[CAD and scene scripts]
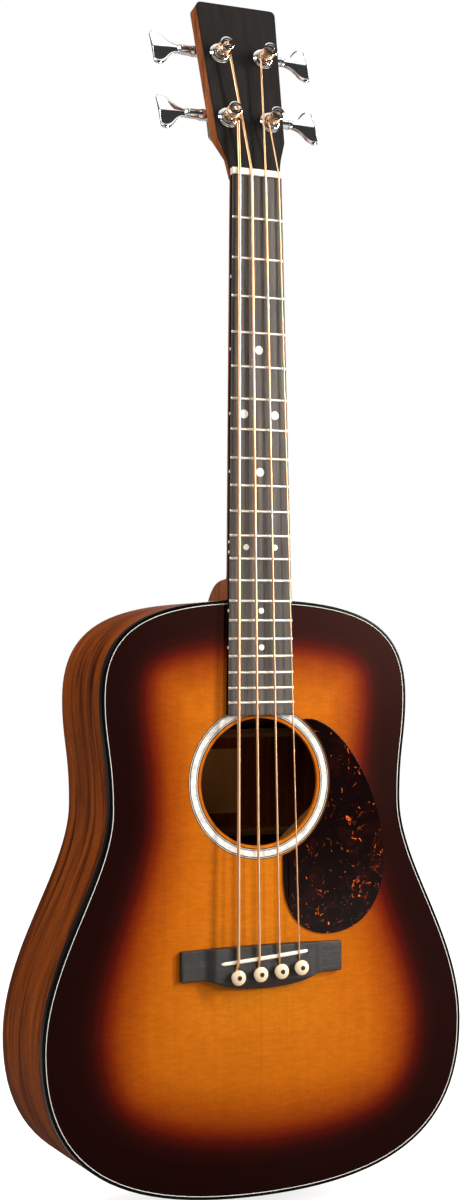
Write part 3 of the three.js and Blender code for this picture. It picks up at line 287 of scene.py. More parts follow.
class Nodes:
    """Short way to add and join the nodes of one tree."""

    def __init__(self, tree: bpy.types.NodeTree) -> None:
        """Keeps the tree that nodes are added to."""
        self.tree = tree

    def feed(self, socket: Socket, value: object) -> None:
        """Gives an input a value, or the output that feeds it."""
        if isinstance(value, Socket):
            self.tree.links.new(value, socket)
        else:
            socket.default_value = value

    def add(self, kind: str, inputs: Optional[dict] = None, **settings: object) -> bpy.types.Node:
        """Adds a node.

        Args:
            kind: Its type, without the leading ShaderNode.
            inputs: Sockets by name or number, each with a value or the socket that feeds it.
            **settings: Attributes of the node.

        Returns:
            The node.
        """
        node = self.tree.nodes.new("ShaderNode" + kind)
        for name, value in settings.items():
            setattr(node, name, value)
        for name, value in (inputs or {}).items():
            self.feed(node.inputs[name], value)
        return node

    def math(self, operation: str, one: object, two: object = 0.0, three: object = 0.0) -> Socket:
        """Output of a Math node."""
        return self.add("Math", {0: one, 1: two, 2: three}, operation=operation).outputs[0]

    def product(self, first: object, *others: object) -> Socket:
        """All the values multiplied together, in order."""
        for other in others:
            first = self.math("MULTIPLY", first, other)
        return first

    def parts(self, vector: object) -> bpy.types.bpy_prop_collection:
        """The three components of a vector."""
        return self.add("SeparateXYZ", {0: vector}).outputs

    def scaled(self, vector: object, stretch: object) -> Socket:
        """Vector multiplied by another, component by component."""
        return self.add("VectorMath", {0: vector, 1: stretch}, operation="MULTIPLY").outputs[0]

    def noise(self, vector: object, scale: object, detail: float = 3.0, **more: float) -> Socket:
        """Factor of a Noise texture."""
        return self.add("TexNoise", {"Vector": vector, "Scale": scale, "Detail": detail, **more}).outputs[0]

    def ranged(self, value: object, low: float, high: float, to_low: float, to_high: float) -> Socket:
        """Value mapped from one range to another, and held inside it."""
        sockets = {"Value": value, "From Min": low, "From Max": high, "To Min": to_low, "To Max": to_high}
        return self.add("MapRange", sockets).outputs[0]

    def spread(self, noise: object, to_low: float, to_high: float) -> Socket:
        """Noise, which seldom leaves the middle of its range, mapped to a range of its own."""
        return self.ranged(noise, 0.3, 0.7, to_low, to_high)

    def blend(self, mode: str, factor: object, one: object, two: object) -> Socket:
        """Colour that mixes two others."""
        return self.add("Mix", {0: factor, 6: one, 7: two}, data_type="RGBA", blend_type=mode).outputs[2]

    def grey(self, value: object) -> Socket:
        """Grey as bright as a value."""
        return self.add("CombineColor", {0: value, 1: value, 2: value}).outputs[0]

    def dimmed(self, colour: object, value: object) -> Socket:
        """Colour multiplied by a value."""
        return self.blend("MULTIPLY", 1.0, colour, self.grey(value))

    def ramp(self, value: object, stops: Stops) -> Socket:
        """Colour ramp with the given stops."""
        node = self.add("ValToRGB", {0: value})
        elements = node.color_ramp.elements
        while len(elements) < len(stops):
            elements.new(0.5)
        for element, (place, colour) in zip(elements, stops):
            element.position = place
        for element, (place, colour) in zip(elements, stops):
            element.color = (*colour, 1)
        return node.outputs[0]


class Effects:
    """Node groups for the effects that several finishes share."""

    @staticmethod
    def group(name: str, inputs: dict[str, object],
              draw: Callable[[Nodes, Sequence], dict[str, Socket]]) -> bpy.types.NodeTree:
        """Group of a name, made when it is first asked for.

        Args:
            name: Name of the group.
            inputs: Usual value of each input, which is a vector where the value has three numbers.
            draw: Draws the nodes from the inputs' sockets, and gives each output's value by its name.

        Returns:
            The group.
        """
        known = bpy.data.node_groups.get(name)
        if known:
            return known
        tree = bpy.data.node_groups.new(name, "ShaderNodeTree")
        for socket, value in inputs.items():
            kind = "NodeSocketFloat" if isinstance(value, float) else "NodeSocketVector"
            tree.interface.new_socket(socket, in_out="INPUT", socket_type=kind).default_value = value
        drawn = draw(Nodes(tree), tree.nodes.new("NodeGroupInput").outputs)
        for socket in drawn:
            tree.interface.new_socket(socket, in_out="OUTPUT", socket_type="NodeSocketFloat")
        outs = tree.nodes.new("NodeGroupOutput").inputs
        for socket, value in drawn.items():
            tree.links.new(value, outs[socket])
        return tree

    @classmethod
    def grain(cls) -> bpy.types.NodeTree:
        """Wood grain: broad streaks, fine lines and pores, drawn out along the stretch's smallest share."""
        def draw(n: Nodes, ins: Sequence) -> dict[str, Socket]:
            """Draws three noises of one stretched place, each finer than the one before."""
            place = n.scaled(ins["Vector"], ins["Stretch"])
            pores = n.noise(place, n.math("MULTIPLY", ins["Fineness"], 3.0), 2.0)
            return {"Streaks": n.noise(place, 1.0, 4.0, Distortion=0.6),
                    "Lines": n.noise(place, ins["Fineness"]),
                    "Pores": n.ranged(pores, 0.36, 0.5, 1.0, 0.0)}
        inputs = {"Vector": (0.0, 0.0, 0.0), "Stretch": (100.0, 100.0, 5.0), "Fineness": 6.0}
        return cls.group("Wood grain", inputs, draw)

    @classmethod
    def wear(cls) -> bpy.types.NodeTree:
        """Handling marks: cloudy smudges, fine crossing scratches and a surface ripple."""
        def draw(n: Nodes, ins: Sequence) -> dict[str, Socket]:
            """Draws a soft noise, two noises drawn out into crossing hairs, and a fine noise."""
            place, size = ins["Vector"], ins["Size"]
            across, along = (n.noise(n.scaled(place, hairs), 1.0, 2.0)
                             for hairs in ((900.0, 900.0, 40.0), (40.0, 900.0, 900.0)))
            return {"Smudges": n.noise(place, size, 5.0),
                    "Scratches": n.ranged(n.math("MINIMUM", across, along), 0.24, 0.3, 1.0, 0.0),
                    "Ripple": n.noise(place, n.math("MULTIPLY", size, 40.0), 2.0)}
        return cls.group("Handling marks", {"Vector": (0.0, 0.0, 0.0), "Size": 20.0}, draw)


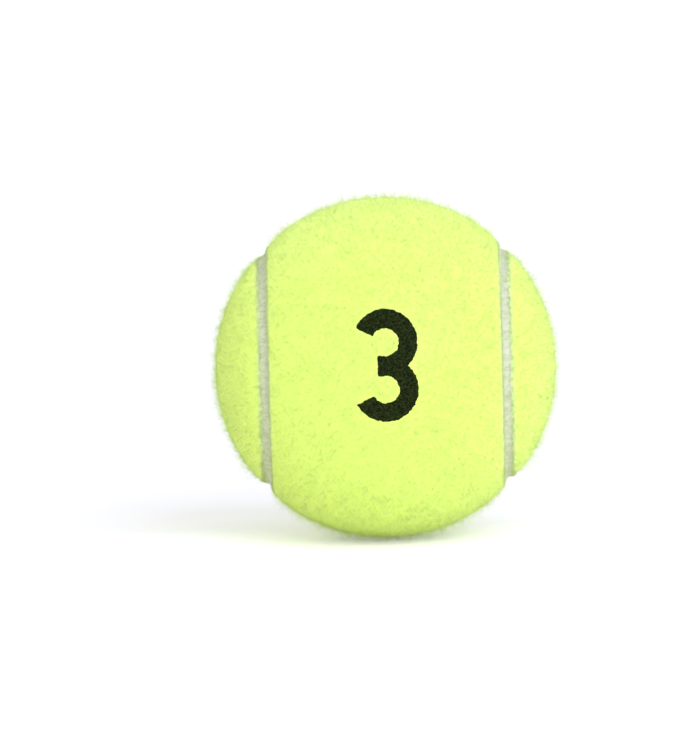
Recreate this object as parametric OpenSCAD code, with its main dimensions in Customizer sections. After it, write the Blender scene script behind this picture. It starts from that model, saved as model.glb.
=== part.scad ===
// A pressurised tennis ball. Two rubber half-shells are cemented into a hollow core, two dog-bone
// felt panels are cemented round it, and the panels' dipped edges meet in a sunken seam.
//
// The origin is the ball's centre and +Z is up. The waist of the front panel faces -Y.
//
// The seam is four half circles on a sphere. In front, at -Y, two of them run upright, where a
// direction from the centre leaves the plane X = 0 by the front panel's half angle. At the back
// the other two leave the Z axis by the same angle. So each panel is a waist, half a turn about
// one axis, and two round ends, each half a turn about another, all with one section.

/* [Ball] */
// Diameter over the raised nap of the felt
ball_d = 66.7; // [60:0.1:74]

/* [Rubber core] */
// Wall of each moulded half-shell
core_wall = 3.4; // [2.6:0.1:4.5]
// Thickness of the cement ring between the two half-shells
core_joint_t = 0.25; // [0.1:0.05:0.6]

/* [Felt panels] */
// Thickness of the felt, from the cement under it to the top of the nap
felt_t = 3.3; // [2.6:0.1:4.2]
// Thickness of the cement coat between the core and the felt
panel_cement_t = 0.2; // [0.1:0.05:0.5]

/* [Seam] */
// Half the front panel's width as laid on the ball, seen from its centre; the back panel has the rest of 90
front_half_angle = 46; // [44:0.5:46]
// Width of the cement line between the two panels' cut edges
seam_w = 2.4; // [1.4:0.1:3]
// Depth of the middle of that line below the top of the nap
seam_depth = 1.6; // [1.2:0.1:2.2]
// Radius of the hollow across the cement line, which climbs at both edges
seam_hollow_r = 1.8; // [1.8:0.1:8]

/* [Number] */
// Height of the printed number
number_h = 21.5; // [16:0.5:24]
// Width of its strokes
number_stroke = 3.8; // [2.4:0.1:4.4]
// How much thicker the stroke is where the two bowls join
number_join_extra = 0.2; // [0.1:0.1:1]
// Length of the short arm to the left of that join
number_arm = 1.6; // [0.4:0.1:3]
// Height of its middle above the middle of the front panel
number_rise = 3; // [-4:0.5:4]
// Depth that the ink sinks into the nap
ink_depth = 0.5; // [0.2:0.1:1]

/* [Preview] */
// Facets in a full circle
facets = 144; // [48:8:256]

/* [Hidden] */
$fn = facets;

// Radii of the layers, from the outside in
ball_r = ball_d / 2;
felt_inner_r = ball_r - felt_t;
core_r = felt_inner_r - panel_cement_t;
cavity_r = core_r - core_wall;

back_half_angle = 90 - front_half_angle;
seam_r = ball_r - seam_depth;
// Half the cement line's width, as an angle at the ball's centre
seam_half_angle = asin(seam_w / 2 / seam_r);
// Centre of the hollow across the cement line, and the radius at which it meets the cut edges
hollow_centre_r = seam_r + seam_hollow_r;
seam_rim_r = hollow_centre_r * cos(seam_half_angle)
    - sqrt(pow(seam_hollow_r, 2) - pow(hollow_centre_r * sin(seam_half_angle), 2));

// The felt's shoulder rounds over from the cement's rim, on the cut edge, to the top of the nap
shoulder_r = (pow(ball_r, 2) - pow(seam_rim_r, 2)) / (2 * ball_r);
shoulder_centre_r = ball_r - shoulder_r;
shoulder_angle = asin(shoulder_r / shoulder_centre_r);

// The number 3: two bowls, each a ring open to the left, and a short arm where they join
bowl_r = (number_h + number_stroke - number_join_extra) / 4;
bowl_inner_r = bowl_r - number_stroke;
bowl_rise = number_h / 2 - bowl_r;
arm_t = 2 * (bowl_rise - bowl_inner_r);
// The upper bowl is open between these directions from its centre, and the lower one mirrors it
bowl_end_angle = 155;
bowl_join_angle = 270;

// Reach of the cutting shapes, past the outside of the ball
reach = 2 * ball_d;

felt_colour = [0.87, 0.96, 0.47];
seam_colour = [0.84, 0.87, 0.74];
rubber_colour = [0.23, 0.22, 0.2];
cement_colour = [0.72, 0.66, 0.5];
ink_colour = [0.13, 0.15, 0.1];

// Flat sector of a ring, the same angle to each side of the X axis
module ring_sector(inner_r, outer_r, half_angle) {
    side = reach * tan(half_angle);
    intersection() {
        difference() {
            circle(r = outer_r);
            circle(r = inner_r);
        }
        polygon([[0, 0], [reach, -side], [reach, side]]);
    }
}

// The half plane to the right of the Y axis, as far as anything reaches
module right_half() {
    translate([0, -reach])
        square([reach, 2 * reach]);
}

// Sweeps a section, drawn round the X axis, along the front panel's waist and its two ends
module sweep_front() {
    rotate([0, 90, 180])
        rotate_extrude(angle = 180)
            children();
    for (side = [0, 1])
        mirror([0, 0, side])
            rotate_extrude(angle = 180)
                intersection() {
                    rotate(90)
                        children();
                    right_half();
                }
}

// Turns what belongs to the front panel into its twin on the back panel
module to_back() {
    rotate([0, 90, 0])
        rotate([0, 0, 180])
            children();
}

module half_shell() {
    rotate_extrude()
        intersection() {
            difference() {
                circle(r = core_r);
                circle(r = cavity_r);
            }
            translate([0, core_joint_t / 2])
                square([reach, reach]);
        }
}

// Felt with square edges up to the cement's rim, a crown between them and a round on each shoulder
module felt_section(half_angle) {
    edge_angle = half_angle - seam_half_angle;
    crown_angle = edge_angle - shoulder_angle;
    ring_sector(felt_inner_r, seam_rim_r, edge_angle);
    ring_sector(felt_inner_r, ball_r, crown_angle);
    for (side = [-1, 1])
        rotate(side * crown_angle)
            translate([shoulder_centre_r, 0])
                circle(r = shoulder_r);
}

// Cement from the cut edge to the seam's middle, hollow on top
module edge_section(half_angle) {
    difference() {
        ring_sector(felt_inner_r, ball_r, half_angle);
        ring_sector(cavity_r, reach, half_angle - seam_half_angle);
        for (side = [-1, 1])
            rotate(side * half_angle)
                translate([hollow_centre_r, 0])
                    circle(r = seam_hollow_r);
    }
}

// One bowl of the number, about its own centre, open between two directions
module bowl(from_angle, to_angle) {
    middle_angle = (from_angle + to_angle) / 2;
    difference() {
        circle(r = bowl_r);
        circle(r = bowl_inner_r);
        polygon([
            [0, 0],
            reach * [cos(from_angle), sin(from_angle)],
            reach * [cos(middle_angle), sin(middle_angle)],
            reach * [cos(to_angle), sin(to_angle)]
        ]);
    }
}

module number_outline() {
    translate([0, bowl_rise])
        bowl(bowl_end_angle, bowl_join_angle);
    translate([0, -bowl_rise])
        bowl(-bowl_join_angle, -bowl_end_angle);
    translate([-number_arm, -arm_t / 2])
        square([number_arm, arm_t]);
}

// Everything in front of the number that lies no deeper than the ink
module number_reach() {
    difference() {
        rotate([90, 0, 0])
            linear_extrude(height = reach)
                translate([0, number_rise])
                    number_outline();
        sphere(r = ball_r - ink_depth);
    }
}

module core_half_upper() {
    color(rubber_colour)
        half_shell();
}

module core_half_lower() {
    color(rubber_colour)
        mirror([0, 0, 1])
            half_shell();
}

module core_joint_cement() {
    color(cement_colour)
        rotate_extrude()
            intersection() {
                difference() {
                    circle(r = core_r);
                    circle(r = cavity_r);
                }
                translate([0, -core_joint_t / 2])
                    square([reach, core_joint_t]);
            }
}

module panel_cement_front() {
    color(cement_colour)
        sweep_front()
            ring_sector(core_r, felt_inner_r, front_half_angle);
}

module panel_cement_back() {
    color(cement_colour)
        to_back()
            sweep_front()
                ring_sector(core_r, felt_inner_r, back_half_angle);
}

module felt_panel_front() {
    color(felt_colour)
        difference() {
            sweep_front()
                felt_section(front_half_angle);
            number_reach();
        }
}

module felt_panel_back() {
    color(felt_colour)
        to_back()
            sweep_front()
                felt_section(back_half_angle);
}

module seam_edge_front() {
    color(seam_colour)
        sweep_front()
            edge_section(front_half_angle);
}

module seam_edge_back() {
    color(seam_colour)
        to_back()
            sweep_front()
                edge_section(back_half_angle);
}

module number_ink() {
    color(ink_colour)
        intersection() {
            sphere(r = ball_r);
            number_reach();
        }
}

core_half_upper();
core_half_lower();
core_joint_cement();
panel_cement_front();
panel_cement_back();
felt_panel_front();
felt_panel_back();
seam_edge_front();
seam_edge_back();
number_ink();
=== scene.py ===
import math

import bpy
import numpy as np
from bpy.props import FloatProperty, FloatVectorProperty, IntProperty, PointerProperty
from mathutils import Matrix, Vector, noise
from mathutils.bvhtree import BVHTree


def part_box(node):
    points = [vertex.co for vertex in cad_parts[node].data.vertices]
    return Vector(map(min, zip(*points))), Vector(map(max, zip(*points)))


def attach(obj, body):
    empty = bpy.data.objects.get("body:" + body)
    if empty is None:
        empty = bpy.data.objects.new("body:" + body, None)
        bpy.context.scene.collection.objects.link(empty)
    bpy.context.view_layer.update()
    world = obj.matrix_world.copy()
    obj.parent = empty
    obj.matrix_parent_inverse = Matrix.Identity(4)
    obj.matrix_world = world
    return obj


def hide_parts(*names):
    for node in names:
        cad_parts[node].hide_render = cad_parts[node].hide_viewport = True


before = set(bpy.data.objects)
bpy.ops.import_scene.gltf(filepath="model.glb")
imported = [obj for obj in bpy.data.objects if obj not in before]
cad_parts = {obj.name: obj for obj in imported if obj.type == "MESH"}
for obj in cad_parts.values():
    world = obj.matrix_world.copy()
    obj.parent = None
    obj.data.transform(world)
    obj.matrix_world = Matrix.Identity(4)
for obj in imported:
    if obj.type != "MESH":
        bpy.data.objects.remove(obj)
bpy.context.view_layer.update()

bl_info = {
    "name": "Tennis ball finish",
    "version": (1, 0, 0),
    "blender": (4, 5, 0),
    "location": "3D View > Sidebar > Tennis ball",
    "description": "Felt, nap, seam, printed number and core of a tennis ball, and its stage",
    "category": "Object",
}

MM = 0.001
BODY = "root"

# Fibres stay this far above the floor, and their roots lie this deep in the felt
FLOOR_GAP = 0.02 * MM
ROOT_DEPTH = 0.1 * MM
# Distance from a panel's cut edge over which its wander dies out
CUT_REACH = 0.6 * MM
# Boxes of a map: all of it, and the parts for a panel's outside and inside
WHOLE_MAP = ((0.005, 0.005), (0.995, 0.995))
OUTSIDE_MAP = ((0.005, 0.005), (0.895, 0.995))
INSIDE_MAP = ((0.905, 0.005), (0.995, 0.995))
# How wool scatters light: much the same way all round, with a faint sheen
WOOL = {
    "Roughness": 0.6,
    "Diffuse_Roughness": 1.0,
    "Specular_IOR_Level": 0.3,
    "Sheen_Weight": 0.5,
    "Sheen_Roughness": 0.5,
}

# The layers' radii and the number's outline, as the construction has them. The front panel is
# laid this wide to each side of its middle, and the back panel has the rest of the right angle.
FRONT_HALF_ANGLE = math.radians(46)
BACK_HALF_ANGLE = math.radians(90) - FRONT_HALF_ANGLE
BALL_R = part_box("felt_panel_front")[1].z
FELT_FOOT_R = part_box("panel_cement_front")[1].z
SEAM_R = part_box("seam_edge_front")[1].x / math.sin(FRONT_HALF_ANGLE)
NUMBER_LOW, NUMBER_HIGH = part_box("number_ink")
NUMBER_H = NUMBER_HIGH.z - NUMBER_LOW.z
NUMBER_RISE = (NUMBER_HIGH.z + NUMBER_LOW.z) / 2
BOWL_R = NUMBER_HIGH.x


# Sizes and colours that a user may change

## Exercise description
Output exactly one stretch of the listing: from the line containing "core_half_upper();" through the line containing "before = set(bpy.data.objects)", both end lines included.

## Solution for this exercise
core_half_upper();
core_half_lower();
core_joint_cement();
panel_cement_front();
panel_cement_back();
felt_panel_front();
felt_panel_back();
seam_edge_front();
seam_edge_back();
number_ink();
=== scene.py ===
import math

import bpy
import numpy as np
from bpy.props import FloatProperty, FloatVectorProperty, IntProperty, PointerProperty
from mathutils import Matrix, Vector, noise
from mathutils.bvhtree import BVHTree


def part_box(node):
    points = [vertex.co for vertex in cad_parts[node].data.vertices]
    return Vector(map(min, zip(*points))), Vector(map(max, zip(*points)))


def attach(obj, body):
    empty = bpy.data.objects.get("body:" + body)
    if empty is None:
        empty = bpy.data.objects.new("body:" + body, None)
        bpy.context.scene.collection.objects.link(empty)
    bpy.context.view_layer.update()
    world = obj.matrix_world.copy()
    obj.parent = empty
    obj.matrix_parent_inverse = Matrix.Identity(4)
    obj.matrix_world = world
    return obj


def hide_parts(*names):
    for node in names:
        cad_parts[node].hide_render = cad_parts[node].hide_viewport = True


before = set(bpy.data.objects)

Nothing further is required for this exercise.